Selon le secrétaire du conseil municipal, Oleksandr Lomako, la ville a été le théâtre de "crimes de guerre" commis à l'aide "d'artillerie, d'armes lourdes et de bombes".
Il affirme que des civils ont été tués alors qu'ils faisaient la queue pour obtenir du pain et de l'eau, et que début mars, une frappe aérienne contre un immeuble de douze étages a fait à elle seule entre 45 et 50 morts.
Les corps ont été ensevelis par leurs concitoyens dans une fosse commune dans la forêt. Dans la clairière où elle est située, Galyna Troyanovska, 66 ans, cherche l'endroit exact où a été enterré le fils d'un de ses amis.

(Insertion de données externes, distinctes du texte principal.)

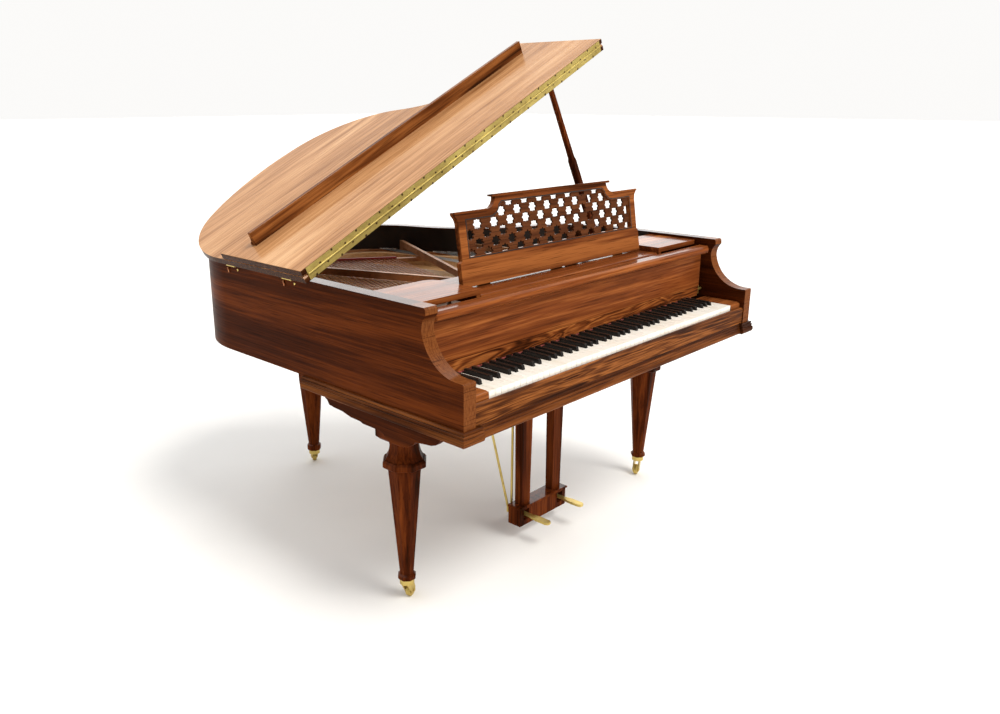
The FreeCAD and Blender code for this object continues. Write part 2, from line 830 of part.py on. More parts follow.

Comme les enfants de Tcherniguiv, elle a vécu tout le siège cachée sous terre.
"Nous ne sommes pas sortis de la cave", dit-elle. "Il n'y avait pas d'eau, pas d'électricité, pas de gaz, les murs tremblaient".
"Nous essayons de ne pas pleurer. Nous avons déjà tant pleuré avant", poursuit-elle. "Nous retenons nos larmes, car nous devons continuer à vivre".